En transit à Milan, le narrateur ( Jean, un journaliste ) évoque le suicide récent d’une jeune femme ( Ingrid Theyrsen ) dans l’hôtel où il se trouvait.
Elle venait de Paris et se rendait à Capri.
Or, Jean avait rendez-vous avec cette femme. Il avait décidé de disparaître au lieu de prendre comme prévu ( et comme il l’avait dit à tous ceux qu’il connaissait ) l’avion pour Rio de Janeiro. En réalité, il se rend à Paris…
Disparaître ? Oui !
Marié depuis 18 ans avec Annette ( une danoise ), Jean avait décidé de changer de vie. Peut-être, entre autres, parce que sa femme le trompe avec son ami Cavanaugh – occasionnellement, elle trompe aussi son amant avec un jeune Kabyle de leurs amis.
Jean va donc se réfugier dans un hôtel près de la Porte Dorée, à Paris.
Là, dans un long flash back, il évoque le souvenir de sa première rencontre « avec Rigaud et sa jeune protégée, Ingrid Teyrsen », qui l’ont autrefois pris en stop et emmené avec eux sur la Riviera, près de Saint Tropez. Une rencontre qui va marquer Jean à jamais et l’entraîner dans une étonnante enquête sur le passé d’Ingrid, une jeune Juive de 16 ans, fille d’un médecin autrichien exilé à Paris pendant l’occupation.
Car Ingrid elle aussi a fui – pour éviter une rafle – et elle a été recueillie par Rigaud, à l’époque où il était jeune et squattait un appartement réquisitionné à un Juif...
Etrange... je me battais ( il m’arrive de le faire ) avec la première partie de L’Homme sans qualités de Robert Musil – l’un des rares récits qui me résiste encore – quand, pour me laver la tête, j’ai choisi de lire ce Modiano, l’un des 2 ou 300 ouvrages achetés et en souffrance depuis 15 ou 20 ans.
A l’époque, je m’en souviens, il avait fait grand bruit puisqu’à l’origine de ce livre existe un lien évident avec un fait réel : la disparition de Dora Bruder ( publié en 1997, un grand succès de l’auteur ) devenue ici Ingrid Teyrsen.
Je suis donc passé de Musil à Modiano... quelle rupture !
Aux antipodes des digressions philosophiques de Robert Musil, Modiano m’a fait l’effet d’une eau fraîche : un style clair, des phrases simples et ( loin, très loin de Vienne ! ) des lieux familiers, ceux de ma propre enfance : le boulevard Ornano, le métro Barbès, le cinéma le Montcalm, la rue de l’Atlas, l’avenue Simon Bolivar...
Impression agréable mais trompeuse.
Parce que, certes, un Modiano se lit facilement, d’une traite ; mais sa simplicité apparente dissimule une stupéfiante complexité – temporelle, géographique et humaine.
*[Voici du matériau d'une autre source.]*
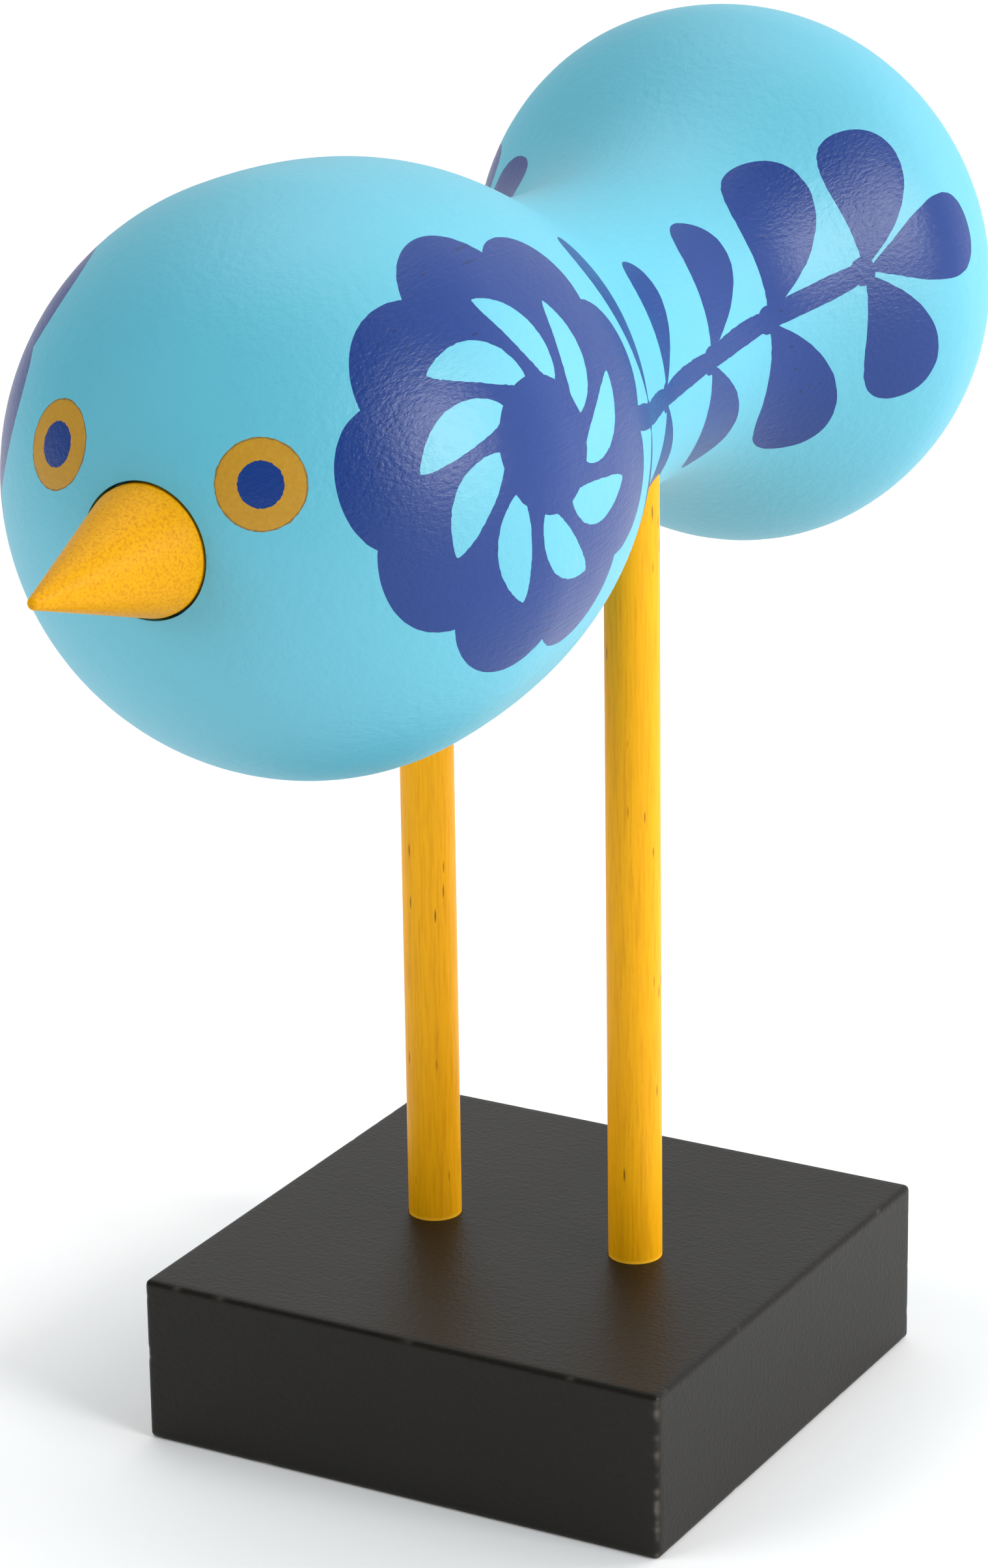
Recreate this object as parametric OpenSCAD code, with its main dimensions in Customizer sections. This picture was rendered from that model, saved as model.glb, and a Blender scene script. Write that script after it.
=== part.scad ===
// A turned wooden bird on a block base, of five glued pieces: a body that is round about
// one level axis, a turned beak, two dowel legs and a square base block.
// The origin is the centre of the base's underside. +Z is up, the beak points along -Y,
// and the legs stand side by side along X, midway along the base.

/* [Body] */
// Length of the body from its front end to its rear end
body_length = 195; // [170:1:230]
// How far the body's front end reaches ahead of the legs' centre line
nose_reach = 100; // [85:0.5:115]
// Height of the body's axis above the top of the base
axis_height = 132.5; // [110:0.5:160]
// Diameter of the head at its fullest
head_d = 81; // [66:0.5:98]
// Distance of the head's fullest ring behind the front end
head_at = 40; // [32:0.5:50]
// Diameter of the waist at its thinnest
waist_d = 46; // [39:0.5:58]
// Distance of the waist's thinnest ring behind the front end
waist_at = 121; // [105:0.5:128]
// Diameter of the tail at its fullest
tail_d = 81.5; // [66:0.5:98]
// Distance of the tail's fullest ring behind the front end
tail_at = 163; // [152:0.5:168]

/* [Body curve] */
// Fullness of the front end, where 0.55 is close to an ellipse
nose_fullness = 0.53; // [0.4:0.01:0.7]
// Fullness of the head's back
head_fullness = 0.5; // [0.3:0.01:0.6]
// Length of the waist's bend towards the head
waist_front = 0.55; // [0.25:0.01:0.6]
// Length of the waist's bend towards the tail
waist_rear = 0.5; // [0.25:0.01:0.6]
// Fullness of the tail's front
tail_fullness = 0.33; // [0.25:0.01:0.6]
// Fullness of the rear end
rear_fullness = 0.6; // [0.4:0.01:0.7]

/* [Beak] */
// How far the beak stands out ahead of the body's front end
beak_length = 24.5; // [16:0.5:32]
// Diameter of the beak where it meets the head
beak_d = 17.5; // [12:0.5:22]
// Radius of the beak's blunt tip
beak_tip_r = 1.2; // [0.8:0.1:2.5]
// Depth of the beak's round seat behind the body's front end
beak_seat = 4; // [3:0.5:8]
// Diameter of the beak's tenon
tenon_d = 8; // [5:0.5:10]
// Length of the beak's tenon
tenon_length = 14; // [8:0.5:20]

/* [Legs] */
// Diameter of each dowel leg
leg_d = 8; // [6:0.5:10]
// Wood left in the body outside each leg, at the height of the body's axis
leg_inset = 3.7; // [3:0.5:7]
// Drop from the body's axis to the top end of each leg
leg_top_drop = 3; // [1:0.5:6]
// Depth of each leg in the base
leg_in_base = 16; // [10:0.5:18]
// Bevel at both ends of each leg
leg_bevel = 0.8; // [0.4:0.1:1.5]

/* [Base] */
// Width of the base across the legs
base_width = 85; // [70:0.5:110]
// Depth of the base along the bird
base_depth = 83.5; // [70:0.5:110]
// Height of the base
base_height = 25.5; // [20:0.5:40]
// Bevel on the base's edges
base_bevel = 1; // [0.5:0.1:3]

/* [Fits] */
// Radial room for glue round each dowel and tenon
glue_gap = 0.1; // [0.05:0.05:0.3]
// Radial gap that shows round the beak in its seat
seat_gap = 0.4; // [0.1:0.1:0.8]
// Room left beyond the end of the beak's tenon
tenon_end_gap = 1; // [0.5:0.5:3]

/* [Hidden] */
$fn = 96;
overrun = 1;            // how far each cutter runs past the face that it opens
curve_steps = 14;       // straight steps in each stretch of the body's outline
tip_steps = 6;          // straight steps round the beak's tip

// The point at share s along a cubic curve from a to d, drawn towards b and c
function curve_point(a, b, c, d, s) =
    pow(1 - s, 3) * a + 3 * s * pow(1 - s, 2) * b + 3 * s * s * (1 - s) * c + pow(s, 3) * d;
function curve(a, b, c, d) =
    [for (i = [0 : curve_steps - 1]) curve_point(a, b, c, d, i / curve_steps)];

// The body's outline as [distance behind the front end, radius]
head_r = head_d / 2;
waist_r = waist_d / 2;
tail_r = tail_d / 2;
head_to_waist = waist_at - head_at;
waist_to_tail = tail_at - waist_at;
tail_to_end = body_length - tail_at;
outline = concat(
    curve([0, 0], [0, nose_fullness * head_r],
          [head_at * (1 - nose_fullness), head_r], [head_at, head_r]),
    curve([head_at, head_r], [head_at + head_fullness * head_to_waist, head_r],
          [waist_at - waist_front * head_to_waist, waist_r], [waist_at, waist_r]),
    curve([waist_at, waist_r], [waist_at + waist_rear * waist_to_tail, waist_r],
          [tail_at - tail_fullness * waist_to_tail, tail_r], [tail_at, tail_r]),
    curve([tail_at, tail_r], [tail_at + rear_fullness * tail_to_end, tail_r],
          [body_length, rear_fullness * tail_r], [body_length, 0]),
    [[body_length, 0]]);

axis_z = base_height + axis_height;
leg_x = lookup(nose_reach, outline) - leg_inset - leg_d / 2;
leg_foot_z = base_height - leg_in_base;
leg_top_z = axis_z - leg_top_drop;
beak_r = beak_d / 2;
beak_rim = lookup(beak_r, [for (i = [0 : curve_steps - 1]) [outline[i][1], outline[i][0]]]);

// Places a shape made on +Z so that it lies on the body's axis, pointing backwards,
// a given distance behind the body's front end
module along_body(behind_nose) {
    translate([0, behind_nose - nose_reach, axis_z])
        rotate([-90, 0, 0])
            children();
}

// A rectangle with bevelled corners, centred
module bevelled_rectangle(w, h, bevel) {
    x = w / 2;
    y = h / 2;
    polygon([
        [x - bevel, -y], [x, bevel - y], [x, y - bevel], [x - bevel, y],
        [bevel - x, y], [-x, y - bevel], [-x, bevel - y], [bevel - x, -y]]);
}

// Both leg holes, from foot_z up to top_z
module leg_holes(foot_z, top_z) {
    for (side = [-1, 1])
        translate([side * leg_x, 0, foot_z])
            cylinder(r = leg_d / 2 + glue_gap, h = top_z - foot_z);
}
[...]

Ce Voyage de noces ( on notera l’absence significative d’article ! ) a un titre allégorique et funèbre : en fuite sur la Côte en 1942, Rigaud et sa protégée Ingrid se réfugient dans un hôtel quasiment désert, puis dans une propriété... en faisant croire à tous qu’ils sont mariés, et « en voyage de noces ». Un faux voyage, de fausses noces qui dissimulent d’autres voyages et d’autres noces : les retrouvailles imaginaires, au-delà du temps, avec Dora Bruder disparue et recherchée ( on connaît l’anecdote de cet avis de recherche qui a tant inspiré Modiano ! )
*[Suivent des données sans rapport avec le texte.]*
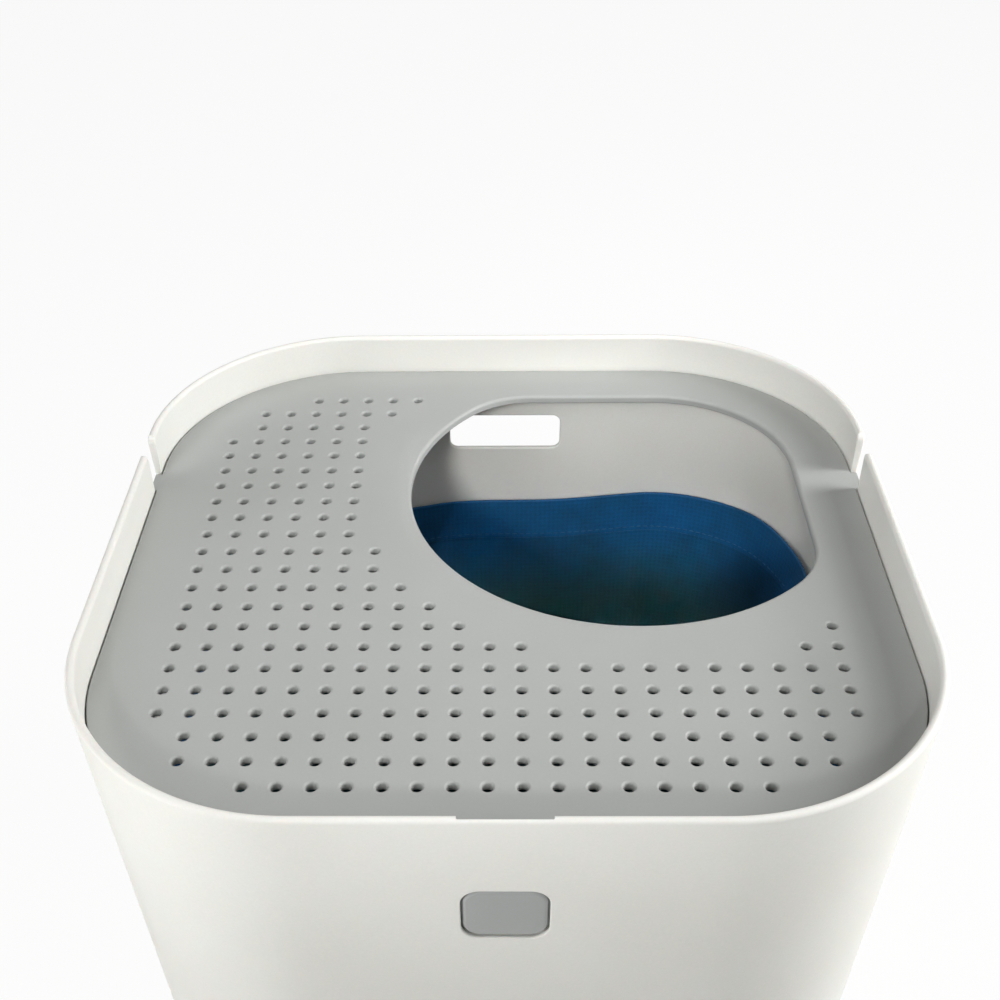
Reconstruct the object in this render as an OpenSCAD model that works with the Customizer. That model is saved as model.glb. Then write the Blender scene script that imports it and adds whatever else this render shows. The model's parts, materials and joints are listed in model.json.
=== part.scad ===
// Top entry litter box: a drafted, rounded-square tub with a perforated lid that swivels
// on two trunnions, a push-button latch in the front wall and a hanging cloth liner.
// Millimetres. Z is up, the floor is Z = 0, +X is right and +Y is the rear.

/* [Tub] */
// Outside width and depth at the rim
body_w = 406; // [380:1:430]
// Height from the floor to the rim
body_h = 381; // [350:1:420]
// Wall thickness
wall = 3.4; // [3:0.1:4]
// Outside corner radius at the rim
rim_corner_r = 113.5; // [105:0.5:120]
// Lean of each wall from upright, in degrees
draft = 1.5; // [1:0.1:2]
// Radius of the edge between the walls and the base
base_round = 14; // [10:1:20]
// Height of the rim above the lid's top face
rim_rise = 23.6; // [18:0.1:26]

/* [Lid] */
// Gap between the lid's edge and the tub wall
lid_gap = 1; // [0.9:0.1:1.5]
// Thickness of the lid's plate
lid_t = 2; // [1.8:0.1:2.4]
// Depth of the lid's edge below its top face
skirt_d = 8; // [6:0.5:10]
// Spacing of the perforations
pitch = 15.46; // [14:0.02:15.6]
// Bore of one perforation
bore_d = 5.2; // [4.5:0.1:6]

/* [Entry opening] */
// Distance of the big arc's centre from the lid's centre, along X and along Y
entry_c = 67.75; // [66:0.25:69]
// Radius of the big arc
entry_r = 121; // [116:1:121]
// Distance of the straight sides from the lid's centre
entry_side = 166.4; // [165:0.2:167]
// Radius of the corner nearest to the tub's rear right corner
entry_corner_r = 75; // [70:1:80]
// Radius that joins the big arc to the straight sides
entry_blend_r = 50; // [45:1:55]

/* [Hinge] */
// Distance of the swivel axis behind the centre
hinge_y = 73; // [70:0.5:76]
// Depth of the swivel axis below the lid's top face
hinge_drop = 5; // [4:0.5:6]
// Width of the notch in each side wall
notch_w = 19.6; // [19.2:0.1:21]

/* [Latch button] */
// Width of the button
button_w = 37.5; // [34:0.5:40]
// Height of the button
button_h = 31.5; // [28:0.5:34]
// Depth of the button's centre below the lid's top face
button_drop = 39.8; // [38:0.2:42]
// How far the button moves when it is pressed
button_travel = 3.5; // [2:0.5:4]

/* [Handle slot] */
// Width of the hand slot in the rear wall
slot_w = 73; // [65:1:90]
// Height of the hand slot
slot_h = 24; // [20:1:28]
// Depth of the slot's centre below the lid's top face
slot_drop = 45.2; // [42:0.2:50]

/* [Liner] */
// Depth of the liner's top edge below the lid's top face
liner_drop = 94; // [90:1:120]
// Thickness of the liner's cloth
liner_t = 1; // [0.8:0.1:1.5]
// Height of the folded hem
hem_h = 30; // [20:1:40]

/* [Hidden] */

$fn = 96;

white_plastic = "#e6e6e0";
grey_plastic = "#a3a5a3";
steel = "#b8babc";
blue_cloth = "#1c5a8c";
hem_cloth = "#226aa0";
dark_rubber = "#4a4c4d";

lid_z = body_h - rim_rise;
corner_c = body_w / 2 - rim_corner_r;

// Feet and base
foot_h = 2;
foot_sink = 1;
foot_d = 26;
foot_c = 128;
base_z = foot_h;
rim_round = 1.2;

// Lean of the walls as a slope
lean = tan(draft);

// Outside corner radius and half width at the height z
function out_r(z) = rim_corner_r - (body_h - z) * lean;
function out_half(z) = corner_c + out_r(z);
function in_half(z) = out_half(z) - wall;

// Points along an arc about [cx, cy], from angle a0 to angle a1, in n steps
function arc(cx, cy, r, a0, a1, n) =
    [for (k = [0:n]) let (a = a0 + (a1 - a0) * k / n) [cx + r * cos(a), cy + r * sin(a)]];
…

Le souvenir d’Ingrid obsède en effet le narrateur. Et ce roman cache en vérité une enquête : géographique, historique et... identitaire.
Un récit étrange, attachant, aux entrées multiples, dont la terrifiante réalité ( l’occupation, les rafles... ) est noyée dans une narration bien plus complexe qu’il n’y paraît.